No, it wasn't death she was afraid of. It was this life of hers that was beginning to remind her of that gray intensive care waiting room.

MAY 16, 1934

Gopher Bite Report

Bertha Vick reported that Friday night, at about 2 A.M. in the morning, she went to the bathroom and was bitten by a gopher rat that had come up through the pipes and into her toilet. She said she ran and woke up Harold, who did not believe her, but he went in and looked, and sure enough, there it was swimming around in the toilet.

My other half said that the floods must have been the reason it came up through the pipes. Bertha said she did not care what caused it, that she would always be sure to look before she sat down anywhere.

Harold is having the gopher rat stuffed.

Was anybody else's light bill high this month? Mine was very high, which I think is strange, but my other half was off for a week, fishing with his brother Alton, and he is the one who always leaves the lights on. Let me know.

By the way, Essie Rue has a job over in Birmingham, playing the Protective Life organ for the "Protective Life Insurance Company Radio Show" on W.A.P.I., so be sure and listen.

. . . Dot Weems . . .

JANUARY 19, 1986

Mrs. Threadgoode guessed that Evelyn hadn't come out to the nursing home that Sunday, and she was taking a walk on the side corridor, where they keep the walkers and the wheel-chairs. As she turned the corner, there was Evelyn, sitting all by herself in one of the wheelchairs, eating a Baby Ruth candy bar, with big tears streaming down her face. Mrs. Threadgoode went over to her.

"Honey, what in the world is the matter?"

Evelyn glanced up at Mrs. Threadgoode and said, "I don't know," and continued to cry and eat her candy.

"Come on, honey, get your purse, let's walk a little." Mrs. Threadgoode took her hand and pulled her up from the chair, and began to walk her up the corridor and back.

"Now, tell me, honey, what is it? What's the matter? What are you so sad over?”

Evelyn said, "I don't know," and burst into tears all over again.

"Oh sugar, things cain't be all that bad. Let's start one by one, and you tell me some of the things that are bothering you.”

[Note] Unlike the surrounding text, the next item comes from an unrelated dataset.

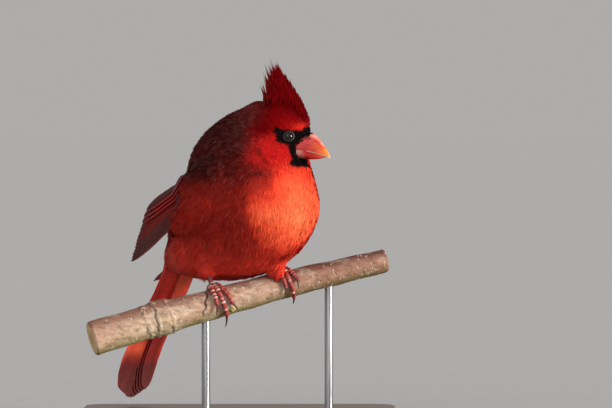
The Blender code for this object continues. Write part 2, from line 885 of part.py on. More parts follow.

"Well... it just seems like since my children went off to college, I just feel useless."

Mrs. Threadgoode said, "That's perfectly understandable, honey, everybody goes through that."

Evelyn continued, "And . . . and I just cain't seem to stop eating. I've tried and tried, every day I wake up and think that today I'm gonna stay on my diet, and every day I go off. I hide candy bars all over the house and in the garage. I don't know what's the matter with me."

Mrs. Threadgoode said, "Well, honey, a candy bar's not gonna hurt you."

Evelyn said, "One's all right; not six or eight. I just wish I had the guts to get really fat and be done with it, or to have the willpower to lose weight and be really thin. I just feel stuck . . . stuck right in the middle. Women's lib came too late for me. . . I was already married with two children when I found out that I didn't have to get married. I thought you had to. What did I know? And now it's too late to change. . . I feel like life has just passed me by." Then she turned to Mrs. Threadgoode, tears still running down her face. "Oh Mrs. Threadgoode, I'm too young to be old and too old to be young. I just don't fit anywhere. I wish I could kill myself, but I don't have the courage."